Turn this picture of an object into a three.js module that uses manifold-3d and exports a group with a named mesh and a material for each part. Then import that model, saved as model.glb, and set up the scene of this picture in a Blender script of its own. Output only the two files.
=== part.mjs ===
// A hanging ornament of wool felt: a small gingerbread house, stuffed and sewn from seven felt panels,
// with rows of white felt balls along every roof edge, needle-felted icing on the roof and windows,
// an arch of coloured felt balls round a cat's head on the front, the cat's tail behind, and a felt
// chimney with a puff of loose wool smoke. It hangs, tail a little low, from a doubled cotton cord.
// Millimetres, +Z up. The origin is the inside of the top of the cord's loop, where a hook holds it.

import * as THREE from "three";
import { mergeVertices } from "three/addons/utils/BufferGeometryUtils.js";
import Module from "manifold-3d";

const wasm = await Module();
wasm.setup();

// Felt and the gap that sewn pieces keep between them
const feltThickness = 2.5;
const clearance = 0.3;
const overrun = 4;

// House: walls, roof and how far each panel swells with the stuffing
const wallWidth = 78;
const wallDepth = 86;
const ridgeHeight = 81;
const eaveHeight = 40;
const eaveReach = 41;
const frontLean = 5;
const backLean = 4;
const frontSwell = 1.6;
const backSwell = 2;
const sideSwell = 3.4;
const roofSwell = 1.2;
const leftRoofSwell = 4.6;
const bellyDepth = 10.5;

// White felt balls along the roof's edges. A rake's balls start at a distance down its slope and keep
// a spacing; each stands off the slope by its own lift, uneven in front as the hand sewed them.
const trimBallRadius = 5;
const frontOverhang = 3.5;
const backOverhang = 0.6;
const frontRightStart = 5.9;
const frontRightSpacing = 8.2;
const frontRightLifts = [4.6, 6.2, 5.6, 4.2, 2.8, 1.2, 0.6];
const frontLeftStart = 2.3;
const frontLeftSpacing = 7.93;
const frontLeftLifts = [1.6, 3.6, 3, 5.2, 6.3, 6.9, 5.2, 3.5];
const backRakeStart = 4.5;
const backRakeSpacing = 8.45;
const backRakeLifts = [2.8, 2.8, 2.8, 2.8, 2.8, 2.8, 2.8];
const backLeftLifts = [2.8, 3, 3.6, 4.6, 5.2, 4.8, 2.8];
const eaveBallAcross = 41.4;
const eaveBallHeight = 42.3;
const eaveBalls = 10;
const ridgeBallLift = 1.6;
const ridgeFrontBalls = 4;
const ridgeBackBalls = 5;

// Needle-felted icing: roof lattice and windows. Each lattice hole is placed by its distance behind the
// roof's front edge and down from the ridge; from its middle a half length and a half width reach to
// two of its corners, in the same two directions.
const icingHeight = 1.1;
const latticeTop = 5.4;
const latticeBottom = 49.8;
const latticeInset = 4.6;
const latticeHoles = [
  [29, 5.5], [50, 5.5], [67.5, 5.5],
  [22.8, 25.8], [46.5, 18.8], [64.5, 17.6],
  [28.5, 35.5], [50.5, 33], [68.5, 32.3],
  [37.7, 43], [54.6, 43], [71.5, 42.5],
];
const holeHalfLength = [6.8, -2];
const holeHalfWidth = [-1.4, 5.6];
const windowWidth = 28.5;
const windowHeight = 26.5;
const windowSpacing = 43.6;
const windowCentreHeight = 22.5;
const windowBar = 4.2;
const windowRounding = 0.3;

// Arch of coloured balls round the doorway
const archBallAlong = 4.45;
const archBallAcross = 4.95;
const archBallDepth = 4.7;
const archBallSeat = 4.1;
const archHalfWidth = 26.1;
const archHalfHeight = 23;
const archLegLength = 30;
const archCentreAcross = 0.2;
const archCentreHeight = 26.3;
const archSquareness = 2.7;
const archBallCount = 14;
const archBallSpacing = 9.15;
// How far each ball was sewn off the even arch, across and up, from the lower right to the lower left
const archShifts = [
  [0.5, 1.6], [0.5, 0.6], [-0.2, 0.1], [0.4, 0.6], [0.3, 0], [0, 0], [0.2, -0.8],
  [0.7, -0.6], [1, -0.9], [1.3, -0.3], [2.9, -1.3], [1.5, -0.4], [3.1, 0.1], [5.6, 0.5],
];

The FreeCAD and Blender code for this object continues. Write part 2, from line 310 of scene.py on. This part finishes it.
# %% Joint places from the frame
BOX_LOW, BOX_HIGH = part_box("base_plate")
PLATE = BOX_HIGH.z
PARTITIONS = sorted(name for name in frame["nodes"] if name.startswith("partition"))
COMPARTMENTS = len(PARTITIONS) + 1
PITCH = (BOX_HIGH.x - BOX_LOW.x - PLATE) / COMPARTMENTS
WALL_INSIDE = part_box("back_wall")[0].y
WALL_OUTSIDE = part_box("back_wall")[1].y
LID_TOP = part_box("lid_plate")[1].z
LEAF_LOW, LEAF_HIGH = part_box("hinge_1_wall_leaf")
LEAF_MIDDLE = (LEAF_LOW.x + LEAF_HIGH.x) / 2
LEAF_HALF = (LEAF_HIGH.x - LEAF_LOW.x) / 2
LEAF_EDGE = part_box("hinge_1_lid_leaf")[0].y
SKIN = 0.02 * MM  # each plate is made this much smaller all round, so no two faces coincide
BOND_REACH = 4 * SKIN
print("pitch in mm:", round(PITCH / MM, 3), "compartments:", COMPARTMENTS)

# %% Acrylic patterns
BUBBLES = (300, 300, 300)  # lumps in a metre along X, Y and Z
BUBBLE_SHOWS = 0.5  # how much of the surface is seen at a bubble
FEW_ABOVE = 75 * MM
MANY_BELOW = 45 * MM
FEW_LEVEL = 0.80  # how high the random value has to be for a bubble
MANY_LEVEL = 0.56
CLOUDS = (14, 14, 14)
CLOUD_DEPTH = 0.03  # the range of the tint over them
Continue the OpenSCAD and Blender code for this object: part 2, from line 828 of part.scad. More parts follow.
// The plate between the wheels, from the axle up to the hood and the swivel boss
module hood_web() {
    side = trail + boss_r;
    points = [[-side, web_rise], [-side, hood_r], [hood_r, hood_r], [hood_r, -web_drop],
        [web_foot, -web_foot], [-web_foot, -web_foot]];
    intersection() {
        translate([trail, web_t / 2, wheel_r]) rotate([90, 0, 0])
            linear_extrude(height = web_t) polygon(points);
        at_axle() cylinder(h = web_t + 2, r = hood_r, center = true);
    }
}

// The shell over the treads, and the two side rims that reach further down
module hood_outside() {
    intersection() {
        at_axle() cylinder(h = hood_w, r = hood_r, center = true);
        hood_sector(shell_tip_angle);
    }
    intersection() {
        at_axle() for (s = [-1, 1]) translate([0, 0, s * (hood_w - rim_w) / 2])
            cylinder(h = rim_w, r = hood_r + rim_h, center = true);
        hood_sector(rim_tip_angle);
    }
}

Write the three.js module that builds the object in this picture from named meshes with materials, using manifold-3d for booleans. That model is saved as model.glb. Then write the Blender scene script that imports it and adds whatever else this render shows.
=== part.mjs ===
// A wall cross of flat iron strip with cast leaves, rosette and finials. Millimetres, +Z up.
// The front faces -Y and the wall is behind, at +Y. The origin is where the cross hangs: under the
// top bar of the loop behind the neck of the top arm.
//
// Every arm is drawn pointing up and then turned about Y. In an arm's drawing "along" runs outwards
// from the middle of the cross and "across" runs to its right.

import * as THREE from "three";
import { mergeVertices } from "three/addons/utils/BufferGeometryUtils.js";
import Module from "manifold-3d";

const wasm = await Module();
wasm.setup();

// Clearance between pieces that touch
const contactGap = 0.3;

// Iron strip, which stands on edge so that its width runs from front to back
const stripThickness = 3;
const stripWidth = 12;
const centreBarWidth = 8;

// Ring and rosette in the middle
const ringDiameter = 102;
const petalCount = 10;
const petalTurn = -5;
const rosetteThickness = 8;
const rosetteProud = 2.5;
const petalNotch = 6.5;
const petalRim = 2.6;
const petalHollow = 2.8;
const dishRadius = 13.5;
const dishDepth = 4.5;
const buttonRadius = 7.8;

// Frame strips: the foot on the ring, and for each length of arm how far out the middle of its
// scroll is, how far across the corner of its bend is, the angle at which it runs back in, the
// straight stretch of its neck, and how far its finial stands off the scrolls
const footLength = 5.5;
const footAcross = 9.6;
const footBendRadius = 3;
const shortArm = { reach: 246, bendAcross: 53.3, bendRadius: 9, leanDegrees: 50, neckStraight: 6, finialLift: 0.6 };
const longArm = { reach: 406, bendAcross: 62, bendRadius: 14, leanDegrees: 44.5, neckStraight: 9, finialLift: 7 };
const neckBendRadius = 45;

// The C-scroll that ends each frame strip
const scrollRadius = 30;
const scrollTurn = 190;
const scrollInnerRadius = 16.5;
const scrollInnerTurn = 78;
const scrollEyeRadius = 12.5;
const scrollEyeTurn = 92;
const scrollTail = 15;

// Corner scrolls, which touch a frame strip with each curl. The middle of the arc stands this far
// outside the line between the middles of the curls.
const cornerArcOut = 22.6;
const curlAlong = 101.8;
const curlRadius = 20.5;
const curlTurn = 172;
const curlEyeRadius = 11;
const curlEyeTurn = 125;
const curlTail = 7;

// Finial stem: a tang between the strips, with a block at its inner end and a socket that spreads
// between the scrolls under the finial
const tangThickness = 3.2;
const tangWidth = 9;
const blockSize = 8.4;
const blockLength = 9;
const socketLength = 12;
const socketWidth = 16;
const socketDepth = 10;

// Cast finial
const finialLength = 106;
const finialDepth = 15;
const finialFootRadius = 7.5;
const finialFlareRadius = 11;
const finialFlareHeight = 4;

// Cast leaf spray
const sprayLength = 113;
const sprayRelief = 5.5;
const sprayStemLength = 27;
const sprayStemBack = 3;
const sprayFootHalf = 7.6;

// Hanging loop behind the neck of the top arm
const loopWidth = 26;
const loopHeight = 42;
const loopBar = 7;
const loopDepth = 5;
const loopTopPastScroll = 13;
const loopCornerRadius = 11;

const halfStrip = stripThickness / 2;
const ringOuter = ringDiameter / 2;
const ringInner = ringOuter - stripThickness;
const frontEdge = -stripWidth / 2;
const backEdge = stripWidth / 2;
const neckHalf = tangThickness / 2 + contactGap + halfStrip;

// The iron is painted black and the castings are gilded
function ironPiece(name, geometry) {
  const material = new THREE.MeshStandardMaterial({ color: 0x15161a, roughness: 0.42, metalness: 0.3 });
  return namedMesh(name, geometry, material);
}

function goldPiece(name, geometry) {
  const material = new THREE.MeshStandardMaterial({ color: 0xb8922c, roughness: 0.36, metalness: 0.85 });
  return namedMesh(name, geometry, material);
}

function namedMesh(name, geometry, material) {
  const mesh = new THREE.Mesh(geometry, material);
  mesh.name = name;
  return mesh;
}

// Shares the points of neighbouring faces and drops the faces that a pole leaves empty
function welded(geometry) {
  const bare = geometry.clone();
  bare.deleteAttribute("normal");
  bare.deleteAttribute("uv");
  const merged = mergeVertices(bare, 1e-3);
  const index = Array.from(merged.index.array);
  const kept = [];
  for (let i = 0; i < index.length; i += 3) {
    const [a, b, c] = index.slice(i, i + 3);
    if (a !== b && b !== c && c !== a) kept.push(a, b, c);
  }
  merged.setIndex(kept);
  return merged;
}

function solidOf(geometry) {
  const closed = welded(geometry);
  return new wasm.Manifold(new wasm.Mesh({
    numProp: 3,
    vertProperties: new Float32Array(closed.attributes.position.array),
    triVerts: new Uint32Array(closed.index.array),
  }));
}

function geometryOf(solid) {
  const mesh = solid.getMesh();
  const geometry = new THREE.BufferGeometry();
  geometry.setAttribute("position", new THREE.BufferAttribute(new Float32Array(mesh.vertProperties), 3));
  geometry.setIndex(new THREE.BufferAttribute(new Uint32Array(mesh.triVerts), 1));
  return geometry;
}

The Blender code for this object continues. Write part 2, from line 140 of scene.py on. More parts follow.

◇ ◇ ◇

Starting at the first line of the entries above, please extract each line up to and including the line with "hook holds it.", unchanged, and add nothing.

Response to this task -
Turn this picture of an object into a three.js module that uses manifold-3d and exports a group with a named mesh and a material for each part. Then import that model, saved as model.glb, and set up the scene of this picture in a Blender script of its own. Output only the two files.
=== part.mjs ===
// A hanging ornament of wool felt: a small gingerbread house, stuffed and sewn from seven felt panels,
// with rows of white felt balls along every roof edge, needle-felted icing on the roof and windows,
// an arch of coloured felt balls round a cat's head on the front, the cat's tail behind, and a felt
// chimney with a puff of loose wool smoke. It hangs, tail a little low, from a doubled cotton cord.
// Millimetres, +Z up. The origin is the inside of the top of the cord's loop, where a hook holds it.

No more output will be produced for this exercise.